Pitch 5 and 6 climbs a soaking wet, 300-foot, 5.10+ right-facing corner with perfect thin hands — amazing! The top of pitch 8 is the end of my block and Pete takes over. On Pete’s first pitch, the route is unclear and again we get lost, causing us to lose more time and energy. By the time we reach pitch 10 we are exhausted. We have been climbing for over 25 hours, eaten just two Cliff bars and some Gu and consumed only four liters of water. And we are running dangerously low on water; just a single liter remains between us. We must stop. At 11,500 feet we prepare for an open bivi. Using our ropes and packs as insulation and putting on all of our clothes, we hunker down. As darkness surrounds us, we begin to shiver. It is a long, miserable night. At best we will gain only a few meager hours of sleep.
At 4:30AM I awaken Pete. We slowly warm as we begin to move and by 6:00AM Pete is once again leading us up steep, beautiful granite. Pete races up the last four pitches of the Franco-Argentine and we reach the final section of the climb: 150 meters of 45 degree snow, ice, and 4th class rock. We simul-solo this final section with one ice tool apiece. I am exhausted and at times crawling and panting. As we approach the summit, pure joy becomes my fuel and we climb the last rock section to the summit. La cumbre de Cerro Fitz Roy; no doubt the most beautiful place I have ever been.

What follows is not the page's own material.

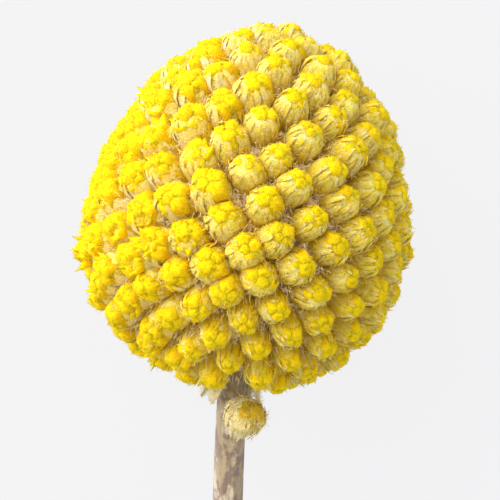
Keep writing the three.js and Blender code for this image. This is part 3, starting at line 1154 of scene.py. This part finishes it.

Overwhelmed with emotion I begin to cry. We have done it! Thirty-six hours after departing Paso Superior, we are now on the top of the world. Light winds, bluebird skies, and smiles the size of boomerangs; we stand together on the summit. After a smooth, 9.5 hour descent, we return to Paso Superior at 8:00PM on the 29th of January, forty-six hours after we had departed. We collapse in our tent and sleep. An amazing sunrise greets us the next morning. After eating what remains of our food — a PB&J — we shoulder our 60 pound packs and begin the 15 kilometer hike to the dusty town of El Chalten; tired, sore, and proud.
“Beneath the pain and the suffering is a trail of footsteps through the snow, and if you look close enough, peace.”